FunFact: Building Probabilistic Functional 3D Scene Graphs via Factor-Graph Reasoning
Abstract
Recent work in 3D scene understanding has begun to shift from purely spatial analysis to the more complex challenge of functional scene understanding.However, existing methods often consider functional relationships between object pairs in isolation, failing to capture the scene-wide interdependencies that humans use to resolve ambiguity. We introduce FunFact, a framework for constructing probabilistic open-vocabulary functional 3D scene graphs from posed RGB-D images. FunFact first builds an object- and part-centric 3D map and uses foundation models to propose semantically plausible functional relations. These candidates are converted into factor graph variables and constrained by both LLM-derived common-sense priors and geometric priors.
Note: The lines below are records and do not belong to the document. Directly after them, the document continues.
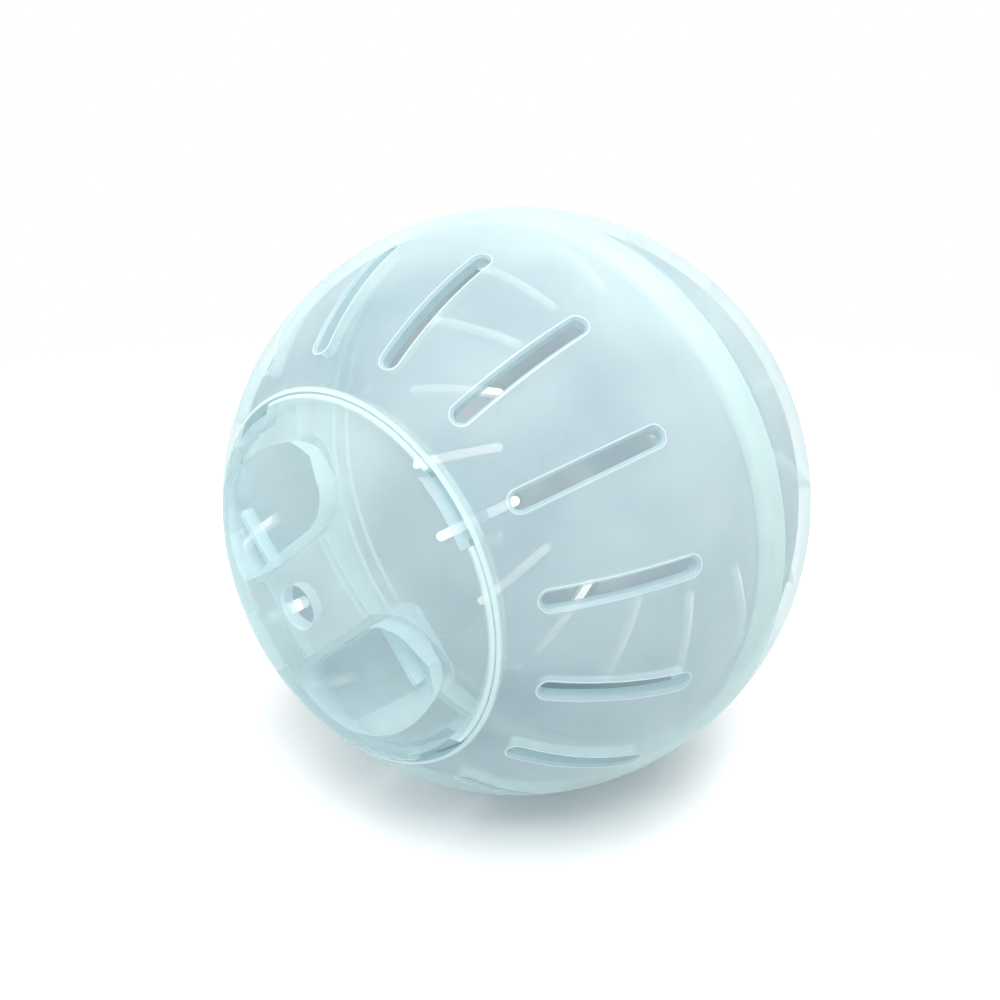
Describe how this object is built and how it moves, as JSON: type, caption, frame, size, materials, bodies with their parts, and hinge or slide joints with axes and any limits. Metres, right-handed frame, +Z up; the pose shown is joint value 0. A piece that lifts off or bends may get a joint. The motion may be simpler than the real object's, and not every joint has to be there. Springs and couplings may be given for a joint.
{
  "type": "hamster ball",
  "caption": "Translucent plastic exercise ball for a small pet, in two halves with radial air slots and a round twist-off lid with finger pockets and a vent hole.",
  "frame": {"origin": "centre of the ball", "axes": "+Z up, the floor touches the ball at the bottom; the axis of the ball is horizontal along Y and the lid faces -Y"},
  "size_m": [0.1, 0.0999, 0.1],
  "materials": {
    "front_plastic": "translucent, satin polypropylene",
    "rear_plastic": "translucent, satin polypropylene",
    "lid_plastic": "translucent, satin polypropylene"
  },
  "bodies": {
    "front_half": {"front_shell": "front_plastic"},
    "rear_half": {"rear_shell": "rear_plastic"},
    "lid": {"lid": "lid_plastic"}
  },
  "joints": [
    {"name": "lid_lift", "type": "slide", "parent": "front_half", "child": "lid", "axis": [0, -1, 0], "range_m": [0, 0.085]},
    {"name": "halves_part", "type": "slide", "parent": "front_half", "child": "rear_half", "axis": [0, 1, 0], "range_m": [0, 0.07]}
  ]
}
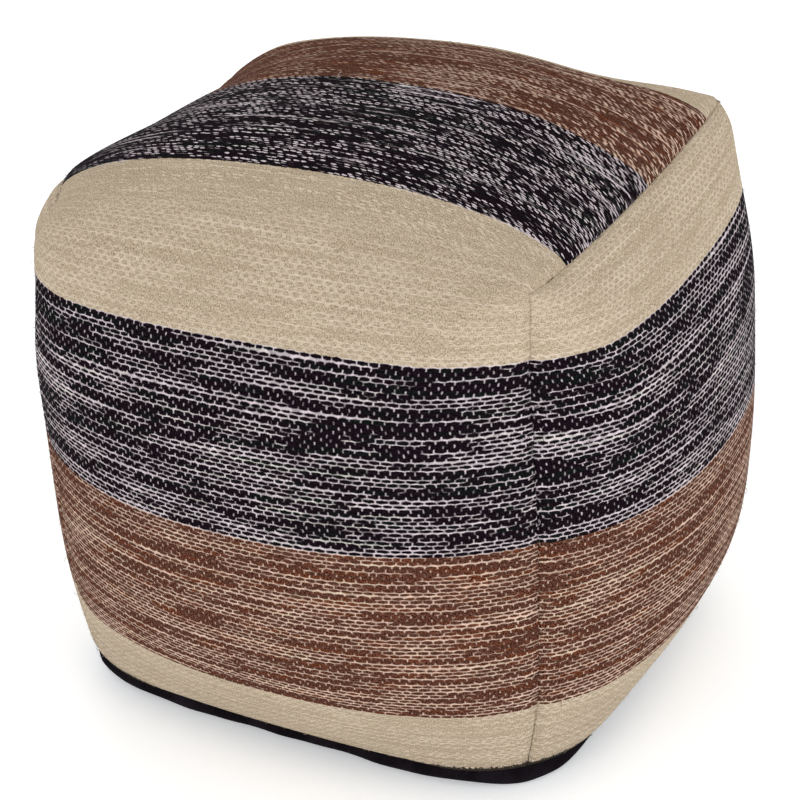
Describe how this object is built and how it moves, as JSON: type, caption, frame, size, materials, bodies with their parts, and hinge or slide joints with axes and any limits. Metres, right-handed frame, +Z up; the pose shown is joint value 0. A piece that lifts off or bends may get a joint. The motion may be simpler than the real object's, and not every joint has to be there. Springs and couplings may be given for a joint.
{
  "type": "cube pouf stool",
  "caption": "Soft filled cube pouf with a colour-banded woven cotton cover and a plain base panel, used as a low seat or footrest.",
  "frame": {"origin": "on the floor under the middle of the pouf", "axes": "+Z up, the front face looks along -Y, +X to the right of someone facing the front"},
  "size_m": [0.5314, 0.4912, 0.4575],
  "materials": {
    "banded_cotton": "matt, coarse weft-faced weave",
    "base_cotton": "matt, plain weave"
  },
  "bodies": {
    "root": {"cover_wrap": "banded_cotton", "side_right": "banded_cotton", "side_left": "banded_cotton", "base_panel": "base_cotton"}
  },
  "joints": []
}
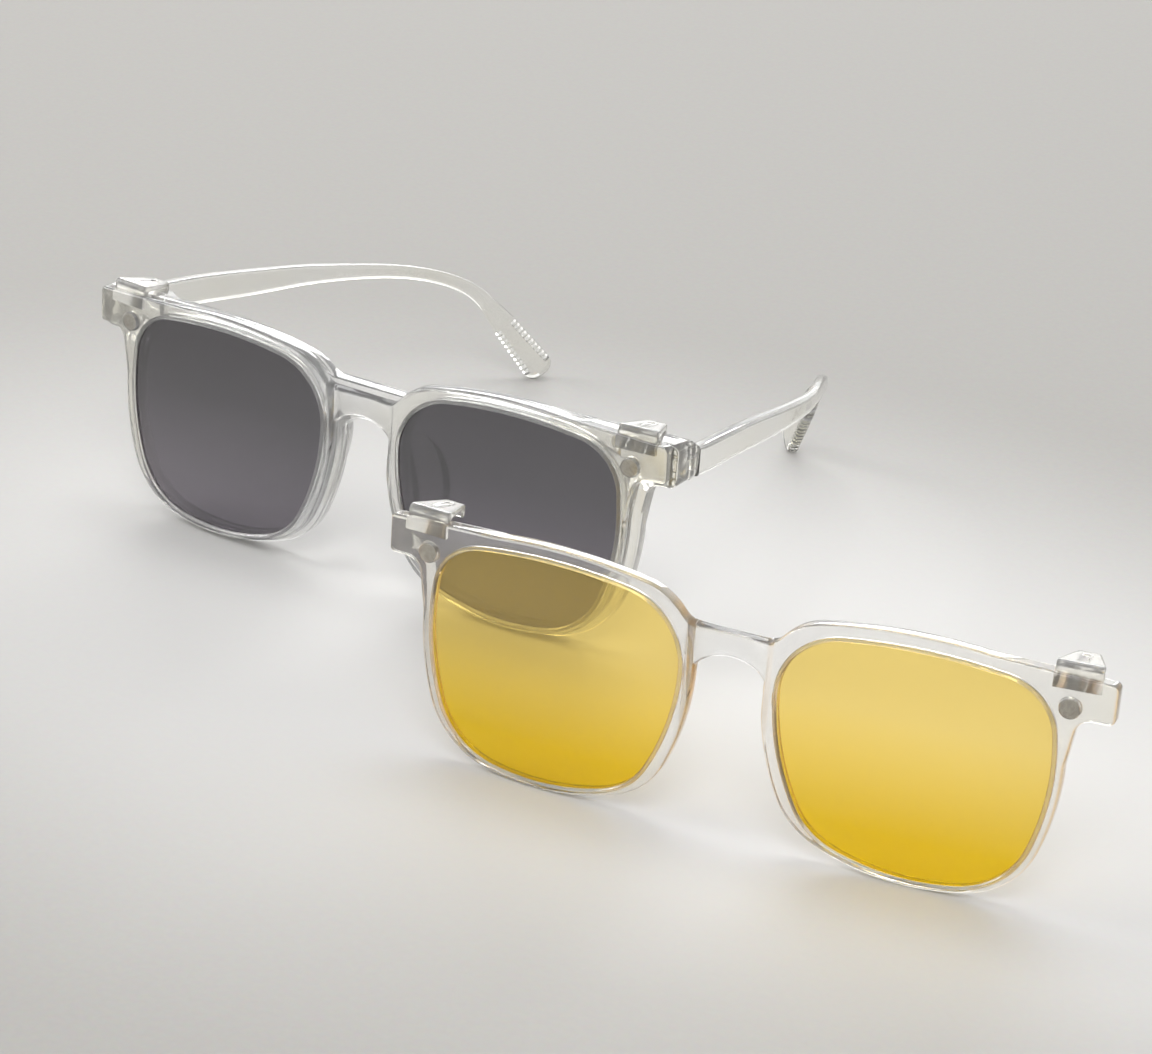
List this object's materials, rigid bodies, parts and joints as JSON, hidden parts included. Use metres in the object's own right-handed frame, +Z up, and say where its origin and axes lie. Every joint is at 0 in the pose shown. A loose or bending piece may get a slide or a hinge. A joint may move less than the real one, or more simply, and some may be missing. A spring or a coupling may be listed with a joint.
{
  "type": "magnetic clip on glasses",
  "caption": "Clear moulded glasses with folding temples, a grey magnetic clip fitted on the front, and a spare yellow clip of the same form standing beside them.",
  "frame": {"origin": "middle of the footprint of the whole set, on the surface that the glasses and the spare clip stand on", "axes": "+X to the wearer's left, +Y to the wearer's back, from the lenses to the temple tips, +Z up"},
  "size_m": [0.2648, 0.192, 0.0525],
  "materials": {
    "crystal_plastic": "polished clear moulded plastic",
    "temple_plastic": "polished clear moulded plastic",
    "claw_plastic": "slightly yellow clear moulded plastic",
    "pad_plastic": "clear plastic",
    "clear_lens": "clear polished lens",
    "grey_lens": "smoke grey polarised lens",
    "yellow_lens": "yellow night-driving lens",
    "magnet": "nickel-plated magnet disc",
    "screw_steel": "dark steel screw"
  },
  "bodies": {
    "front": {"front_frame": "crystal_plastic", "left_optical_lens": "clear_lens", "left_nose_pad": "pad_plastic", "left_frame_magnet": "magnet", "left_hinge_screw": "screw_steel", "right_optical_lens": "clear_lens", "right_nose_pad": "pad_plastic", "right_frame_magnet": "magnet", "right_hinge_screw": "screw_steel"},
    "left_temple": {"left_temple": "temple_plastic"},
    "right_temple": {"right_temple": "temple_plastic"},
    "grey_clip": {"grey_clip_frame": "crystal_plastic", "grey_left_lens": "grey_lens", "grey_left_magnet": "magnet", "grey_left_claw": "claw_plastic", "grey_right_lens": "grey_lens", "grey_right_magnet": "magnet", "grey_right_claw": "claw_plastic"},
    "yellow_clip": {"yellow_clip_frame": "crystal_plastic", "yellow_left_lens": "yellow_lens", "yellow_left_magnet": "magnet", "yellow_left_claw": "claw_plastic", "yellow_right_lens": "yellow_lens", "yellow_right_magnet": "magnet", "yellow_right_claw": "claw_plastic"}
  },
  "joints": [
    {"name": "left_temple_fold", "type": "hinge", "parent": "front", "child": "left_temple", "pos_m": [0.01215, -0.02375, 0.0437], "axis": [0, 0, 1], "range_deg": [0, 74]},
    {"name": "right_temple_fold", "type": "hinge", "parent": "front", "child": "right_temple", "pos_m": [-0.12925, -0.02375, 0.0437], "axis": [0, 0, -1], "range_deg": [0, 68]},
    {"name": "grey_clip_lift", "type": "slide", "parent": "front", "child": "grey_clip", "axis": [0, 0, 1], "range_m": [0, 0.06]},
    {"name": "yellow_clip_lift", "type": "slide", "parent": "front", "child": "yellow_clip", "axis": [0, 0, 1], "range_m": [0, 0.06]}
  ]
}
This formulation enables joint probabilistic inference over all functional edges and their uncertainties, yielding substantially better-calibrated confidence scores. To benchmark this setting, we also introduce FunThor, a synthetic dataset based on AI2THOR with part-level geometry and systematically-defined rule-based functional annotations. Experiments on SceneFun3D, FunGraph3D, and FunThor show that FunFact improves node and relation discovery recall and significantly reduces calibration error for ambiguous relations, highlighting the benefits of holistic probabilistic modeling for functional scene understanding. We will release the code and dataset to facilitate future research.